The future of our families, our communities, and our world will soon be in the hands of generations that are ubiquitously gamers.
This fact has lead to two polar schools of thought on the subject:
1) That this trend will ultimately be the downfall of society. If people migrate from the real to the virtual, society will not be able to endure, and a degradation or collapse is imminent.
2) That this trend is the fervent hope of humanity. As people synthesize learning in the worlds of the real and the virtual, they will engage, coordinate, collaborate, and communicate in ways never before dreamed in the history of man.

The author provides very real, tangible, and quantifiable evidence that the second assertion is not only plausible, but that it is within our grasp today.
This is the information age, and knowledge is power.
McGonigal provides data that demonstrates how gamers are engaging, persisting, and accomplishing in ways that their non-gaming peers are not.

David Edery documents how (Changing the Game: How Video Games Are Transforming the Future of Business (paperback)) corporate America is rapidly beginning to engage this untapped potential. Modern industries are now dynamically attempting to employ real-world game dynamics into their HR programs and their employees' working environments.

Kaplan's GRE 2011 (Kaplan GRE 2011 Premier with CD-ROM (Kaplan Gre Exam Premier Live)) prep program offers their proven methodology in the guide's introductory section entitled "Play the Game."
This critically-acclaimed guide series continues by detailing that "high scorers choose to....think of the test as a game- not an instrument for punishment but an opportunity for reward. And like any game, if you play it enough times, you get really good at it."

McGonical's focus in this work is to provide a "fix" for the broken nature of reality by maximizing the benefits of the engaging aspects of games.
This method of engagement will enhance and improve individual and social lifestyles on a scope that is limited only by human ingenuity and imagination.

A must-read.
Five stars.
Arlana
I very much enjoyed this attempt to bring Real Life and games together.

A good game is much more satisfying than Real Life in many ways- especially since it has a guarantee of progress: if one does the "right" thing, one makes progress in the game.
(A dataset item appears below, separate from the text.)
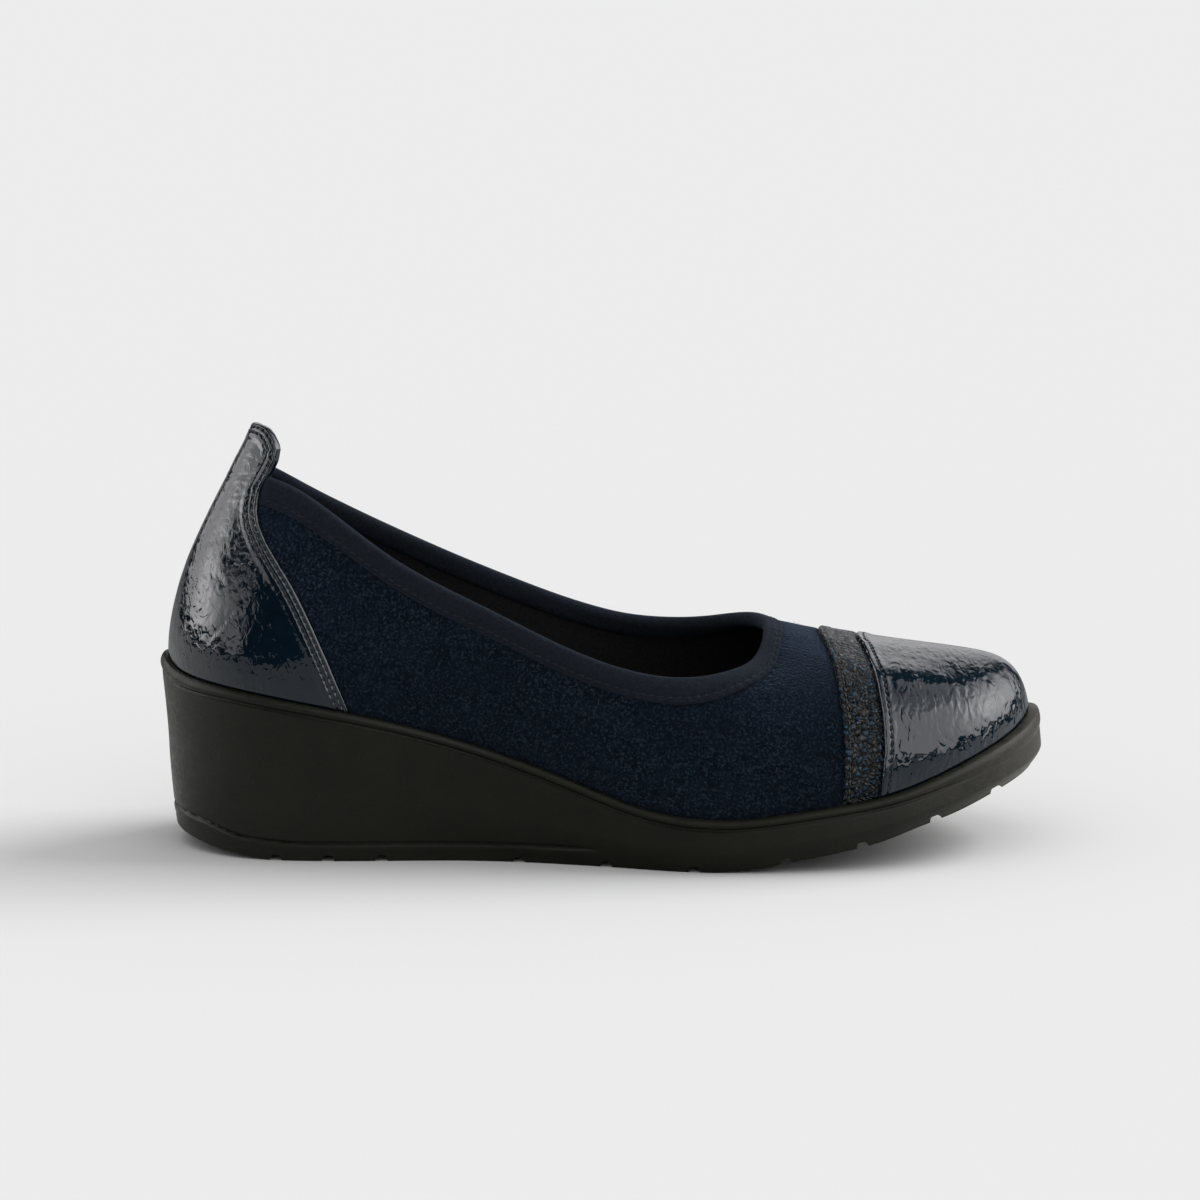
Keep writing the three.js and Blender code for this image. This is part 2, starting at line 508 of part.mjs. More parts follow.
// The origin is the centre of the bounding box, at floor level.
const box = new THREE.Box3();
for (const [, geometry] of pieces) { geometry.computeBoundingBox(); box.union(geometry.boundingBox); }
const shift = [-(box.min.x + box.max.x) / 2, -(box.min.y + box.max.y) / 2, -box.min.z];

const shoe = new THREE.Group();
shoe.name = 'shoe';
for (const [name, geometry, mat] of pieces) {
  geometry.translate(...shift);
  const mesh = new THREE.Mesh(geometry, mat);
  mesh.name = name;
  shoe.add(mesh);
}

export default shoe;
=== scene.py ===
import math
import bmesh
import bpy
import numpy as np
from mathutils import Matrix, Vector, noise
from mathutils.kdtree import KDTree


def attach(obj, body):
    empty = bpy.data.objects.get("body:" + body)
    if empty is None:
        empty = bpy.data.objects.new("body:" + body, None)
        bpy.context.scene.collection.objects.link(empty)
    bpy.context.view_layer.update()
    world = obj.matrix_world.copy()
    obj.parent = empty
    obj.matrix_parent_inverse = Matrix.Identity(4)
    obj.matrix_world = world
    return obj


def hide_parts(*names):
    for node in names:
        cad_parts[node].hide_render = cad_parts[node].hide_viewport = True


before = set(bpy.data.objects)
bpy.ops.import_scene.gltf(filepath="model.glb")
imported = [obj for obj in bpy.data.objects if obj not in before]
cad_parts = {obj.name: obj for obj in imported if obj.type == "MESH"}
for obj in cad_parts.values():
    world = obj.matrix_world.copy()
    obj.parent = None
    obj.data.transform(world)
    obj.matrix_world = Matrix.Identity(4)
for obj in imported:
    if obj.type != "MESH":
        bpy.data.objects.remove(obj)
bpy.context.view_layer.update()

# ------------------------------------------------------------------ the last
# The same tables as the CAD source, in millimetres. SHIFT centres the shoe on the frame.
SHIFT = np.array([-0.29653, 0.22474, 0.0])
GAP, SEAT, WALL, OVERLAY, BINDING, CUP_DEPTH, INSOLE_TOP = 0.3, 0.42, 1.8, 0.8, 0.8, 5.2, 1.4
RIDGE, AXIS_Z, LOW, INNER_TAB, TAPE_INSIDE, TAPE_START = 0.505, 22.0, 0.014, 0.84, 6.0, 0.0676
# feather x y z, collar x y z, rise, out, run, drop
STATIONS = np.array([
    [-120.9, 0.0, 53.4, -102.7, 0.0, 106.6, 18.0, 0.3, 8.2, 16.0],
    [-117.2, -13.6, 51.3, -100.9, -7.4, 106.8, 18.0, 0.5, 7.2, 16.0],
    [-105.6, -24.6, 49.2, -95.0, -13.0, 107.0, 17.0, 0.8, 6.0, 15.0],
    [-87.0, -29.4, 46.0, -83.0, -18.6, 103.3, 16.0, 1.2, 3.6, 14.0],
    [-58.0, -29.8, 40.1, -57.5, -25.6, 85.9, 14.0, 1.8, 2.6, 13.0],
    [-30.0, -30.2, 32.1, -30.5, -28.6, 71.9, 12.0, 2.2, 3.0, 11.0],
    [-8.0, -34.2, 24.6, -10.0, -30.0, 61.9, 12.0, 2.4, 4.0, 9.0],
    [13.0, -38.9, 17.4, 8.5, -30.9, 55.2, 13.0, 2.2, 5.5, 8.0],
    [36.0, -41.6, 15.0, 24.5, -29.6, 52.9, 14.0, 2.0, 8.0, 5.5],
    [60.0, -40.6, 17.7, 36.0, -24.4, 53.5, 16.0, 1.8, 15.0, 3.5],
    [82.0, -36.5, 21.4, 42.4, -17.2, 55.3, 18.0, 1.6, 27.0, 3.0],
    [100.0, -29.2, 27.7, 45.0, -11.0, 58.5, 20.0, 0.6, 40.0, 6.5],
    [112.4, -18.4, 32.6, 45.8, -7.0, 60.2, 20.5, -1.4, 52.0, 11.0],
    [118.8, -6.8, 35.6, 46.1, -3.4, 61.1, 22.0, -3.6, 59.0, 12.9],
    [120.5, 3.2, 37.2, 46.2, 0.0, 61.3, 22.5, -4.7, 60.8, 13.4],
    [117.2, 13.0, 35.4, 46.1, 3.4, 61.3, 22.0, -3.4, 58.0, 12.7],
    [108.6, 24.0, 31.4, 45.7, 7.2, 61.1, 21.0, -1.2, 49.0, 11.0],
    [92.5, 33.4, 25.2, 44.3, 12.2, 60.6, 21.0, 0.6, 36.0, 7.5],
    [71.0, 39.4, 20.0, 40.2, 18.2, 60.1, 19.0, 1.6, 22.0, 4.0],
    [48.0, 41.2, 16.3, 32.0, 24.4, 58.3, 18.0, 1.8, 12.0, 4.5],
    [24.0, 37.6, 15.5, 17.5, 28.2, 57.5, 17.0, 2.0, 6.5, 7.0],
    [2.0, 31.4, 21.0, 1.0, 29.5, 60.0, 14.0, 2.2, 3.5, 10.0],
    [-24.0, 27.2, 30.3, -24.0, 28.4, 68.8, 12.0, 2.4, 1.5, 11.0],
    [-55.0, 27.4, 39.5, -54.0, 26.0, 82.3, 14.0, 2.2, 1.5, 13.0],
    [-87.0, 28.6, 46.0, -83.0, 18.6, 98.2, 16.0, 1.4, 3.6, 14.0],
    [-105.6, 24.0, 49.2, -95.2, 12.6, 105.6, 17.0, 0.8, 6.0, 15.0],
    [-117.2, 13.2, 51.3, -100.9, 7.2, 106.4, 18.0, 0.5, 7.2, 16.0],
])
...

Unfortunately, this is not as true of actual life.

Now- to some extent, we can make aspects of Real Life into a game: this can be really helpful in certain areas, such as housekeeping. It might also be a help for clever managers who want to inspire/give incentives to their workers. Basically- when a piece of work is complicated, long-lasting, and with no guaranteed reward for doing it- we're not inclined to throw heart and soul into it. That's just natural. However- treating it more like a game- with clear rewards at specified and clear points, each goal of which is manageable... well, that's different!

At this point, I play "Glitch" almost every day. I like it because while the game sets some goals, I can set others, and every time I play I make at least some progress to one or more goals. This is so much more satisfying than Real Life! Nonetheless, it palls, so most days i spend about 30 min on it- which works out pretty well.

When everything else in my life is frustrating and difficult, though- it's lovely to go to a game and BE EFFECTIVE.